In the past, I would typically have used LVM2 pools to manage this sort of operation. It’s overly complicated command line administrata, but hey, it works well and it has features I like, such as snapshots and storage pools. The advantage for me of mdadm is that it is very simple to manage thanks to fewer moving parts.

Having been “That guy” at some point in my career who ended up writing the management software my old job used for mdadm software raid in their audio IRDs, and then later extended to custom hardware built ontop of firmware raid, I know how to use mdadm and more importantly, how reliable it is — and how easy it is to recover a mirror without fucking up. Which, you know, is like the number one way your data goes bye, bye when recovering, right next to oh shit the drive died before it was synced. As much as I appreciate LVM2, it’s got enough moving parts that I’m more leery about the failure scenarios. More importantly, I have more experience with mdadm failure and recovery than I do with LVM.

Of course, this does create a new problem and its own solution. Since my backup drive is now in hot sync with the master drive, it is no longer uber idle enough to be considered a ‘backup’. No, it’s redundancy to buy time to replace drives before the entire array goes to the scrap yard.

This doesn’t really change my original recovery scenario: which is “Go buy two drives if one fails,” it just means that there is a higher probability that both drives will actually fail closer together when that happens. What’s the solution to this?

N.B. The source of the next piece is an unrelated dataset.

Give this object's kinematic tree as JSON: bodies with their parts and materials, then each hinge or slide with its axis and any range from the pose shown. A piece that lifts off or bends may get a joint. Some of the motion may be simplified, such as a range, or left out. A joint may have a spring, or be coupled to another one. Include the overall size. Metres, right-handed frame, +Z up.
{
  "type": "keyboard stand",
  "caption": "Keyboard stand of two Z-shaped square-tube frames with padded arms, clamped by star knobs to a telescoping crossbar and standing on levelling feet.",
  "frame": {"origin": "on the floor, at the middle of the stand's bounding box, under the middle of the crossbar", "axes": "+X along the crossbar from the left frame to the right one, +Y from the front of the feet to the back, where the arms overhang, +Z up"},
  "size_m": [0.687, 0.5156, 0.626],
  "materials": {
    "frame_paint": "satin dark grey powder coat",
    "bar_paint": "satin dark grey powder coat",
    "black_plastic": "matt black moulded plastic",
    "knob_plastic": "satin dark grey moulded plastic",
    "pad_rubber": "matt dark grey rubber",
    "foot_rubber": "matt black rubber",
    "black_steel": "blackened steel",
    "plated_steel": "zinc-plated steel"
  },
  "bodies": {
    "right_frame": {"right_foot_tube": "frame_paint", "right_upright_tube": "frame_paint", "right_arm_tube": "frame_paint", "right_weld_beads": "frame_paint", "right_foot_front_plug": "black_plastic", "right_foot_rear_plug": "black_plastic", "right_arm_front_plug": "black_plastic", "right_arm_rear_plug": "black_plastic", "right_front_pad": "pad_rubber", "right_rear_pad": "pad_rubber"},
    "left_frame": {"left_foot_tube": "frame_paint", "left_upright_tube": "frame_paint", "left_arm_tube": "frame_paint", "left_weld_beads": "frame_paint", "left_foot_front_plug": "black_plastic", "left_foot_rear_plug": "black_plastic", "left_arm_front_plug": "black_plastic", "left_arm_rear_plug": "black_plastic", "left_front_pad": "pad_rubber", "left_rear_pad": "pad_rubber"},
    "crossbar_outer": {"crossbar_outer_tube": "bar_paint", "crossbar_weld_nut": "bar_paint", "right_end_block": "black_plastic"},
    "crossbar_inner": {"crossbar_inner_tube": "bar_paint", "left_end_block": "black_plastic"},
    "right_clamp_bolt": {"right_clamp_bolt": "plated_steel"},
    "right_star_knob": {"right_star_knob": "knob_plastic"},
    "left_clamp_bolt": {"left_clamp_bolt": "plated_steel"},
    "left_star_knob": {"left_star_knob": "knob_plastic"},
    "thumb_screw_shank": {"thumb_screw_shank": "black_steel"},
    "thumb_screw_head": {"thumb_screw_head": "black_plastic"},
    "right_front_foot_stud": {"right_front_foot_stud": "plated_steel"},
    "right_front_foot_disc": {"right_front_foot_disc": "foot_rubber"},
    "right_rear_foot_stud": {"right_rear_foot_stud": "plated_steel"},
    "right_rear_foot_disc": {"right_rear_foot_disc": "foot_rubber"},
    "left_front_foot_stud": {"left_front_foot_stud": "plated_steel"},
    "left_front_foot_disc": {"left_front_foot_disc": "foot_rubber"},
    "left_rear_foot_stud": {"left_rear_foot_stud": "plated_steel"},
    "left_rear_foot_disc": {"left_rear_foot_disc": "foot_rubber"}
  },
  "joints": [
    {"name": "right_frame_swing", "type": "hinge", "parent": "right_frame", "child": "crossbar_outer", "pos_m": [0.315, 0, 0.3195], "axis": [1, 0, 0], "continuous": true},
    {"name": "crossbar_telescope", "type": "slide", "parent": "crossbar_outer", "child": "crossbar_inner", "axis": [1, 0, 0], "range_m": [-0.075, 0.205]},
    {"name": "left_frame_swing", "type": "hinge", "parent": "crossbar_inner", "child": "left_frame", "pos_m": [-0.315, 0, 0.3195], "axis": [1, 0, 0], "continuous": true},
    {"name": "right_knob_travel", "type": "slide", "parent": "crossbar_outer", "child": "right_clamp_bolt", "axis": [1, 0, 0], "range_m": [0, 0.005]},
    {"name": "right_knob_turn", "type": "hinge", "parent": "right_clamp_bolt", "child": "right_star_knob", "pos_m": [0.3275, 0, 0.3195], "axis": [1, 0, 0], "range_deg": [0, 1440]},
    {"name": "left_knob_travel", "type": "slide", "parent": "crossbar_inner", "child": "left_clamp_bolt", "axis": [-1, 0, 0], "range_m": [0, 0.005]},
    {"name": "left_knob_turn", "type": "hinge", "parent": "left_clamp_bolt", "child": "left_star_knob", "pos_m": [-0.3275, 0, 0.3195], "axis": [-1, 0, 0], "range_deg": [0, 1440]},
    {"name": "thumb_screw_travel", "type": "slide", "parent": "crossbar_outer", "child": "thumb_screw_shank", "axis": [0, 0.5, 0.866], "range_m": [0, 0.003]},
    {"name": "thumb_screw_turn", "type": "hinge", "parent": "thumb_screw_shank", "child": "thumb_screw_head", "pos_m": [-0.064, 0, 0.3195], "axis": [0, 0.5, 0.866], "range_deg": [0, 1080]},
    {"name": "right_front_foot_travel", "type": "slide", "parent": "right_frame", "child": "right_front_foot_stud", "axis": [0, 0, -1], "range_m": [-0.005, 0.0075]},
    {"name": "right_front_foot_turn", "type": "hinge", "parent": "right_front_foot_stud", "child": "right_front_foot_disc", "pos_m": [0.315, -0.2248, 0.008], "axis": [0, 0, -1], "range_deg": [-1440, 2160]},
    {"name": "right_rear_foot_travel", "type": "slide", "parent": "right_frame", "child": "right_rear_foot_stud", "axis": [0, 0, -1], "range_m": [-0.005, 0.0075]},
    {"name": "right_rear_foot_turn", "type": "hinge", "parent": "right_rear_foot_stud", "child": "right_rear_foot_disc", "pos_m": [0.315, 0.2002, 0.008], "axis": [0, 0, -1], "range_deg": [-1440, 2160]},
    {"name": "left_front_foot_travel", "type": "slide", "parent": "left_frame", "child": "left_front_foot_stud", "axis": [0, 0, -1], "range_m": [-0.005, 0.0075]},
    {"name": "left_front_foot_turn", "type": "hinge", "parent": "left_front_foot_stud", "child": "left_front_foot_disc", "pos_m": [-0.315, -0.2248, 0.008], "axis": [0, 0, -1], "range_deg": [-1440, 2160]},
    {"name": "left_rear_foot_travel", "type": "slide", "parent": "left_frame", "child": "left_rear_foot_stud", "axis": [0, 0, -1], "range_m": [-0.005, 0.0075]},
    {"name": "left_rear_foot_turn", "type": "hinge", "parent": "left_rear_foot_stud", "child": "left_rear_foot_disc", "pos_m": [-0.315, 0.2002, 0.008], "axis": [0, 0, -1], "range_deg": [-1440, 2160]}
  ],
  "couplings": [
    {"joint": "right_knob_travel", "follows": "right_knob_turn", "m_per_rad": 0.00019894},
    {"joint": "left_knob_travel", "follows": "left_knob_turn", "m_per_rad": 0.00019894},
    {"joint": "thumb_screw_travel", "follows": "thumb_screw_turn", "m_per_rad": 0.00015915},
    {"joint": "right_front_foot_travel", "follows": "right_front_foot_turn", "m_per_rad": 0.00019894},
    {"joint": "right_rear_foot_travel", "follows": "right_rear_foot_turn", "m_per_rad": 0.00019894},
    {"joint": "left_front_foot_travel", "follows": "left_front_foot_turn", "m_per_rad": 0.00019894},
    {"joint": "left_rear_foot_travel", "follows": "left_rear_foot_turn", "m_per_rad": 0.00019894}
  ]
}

Why, my favorite rule of data storage: ALWAYS HAVE A BACKUP! Thus, a third drive will be entering the picture upon which to do periodic backups of the array, and be kept separate and offline when not being refreshed.

In practice though, this will be more like a fourth drive; in the sense of ‘smaller disk, most important data’ and ‘big ass disk, all the data’. My spare archive drives are large enough to easily do the former, and one can basically contain the entire ‘in use’ storage or close to it, but none of my spares for sporadic backup has the capacity to handle the entire array.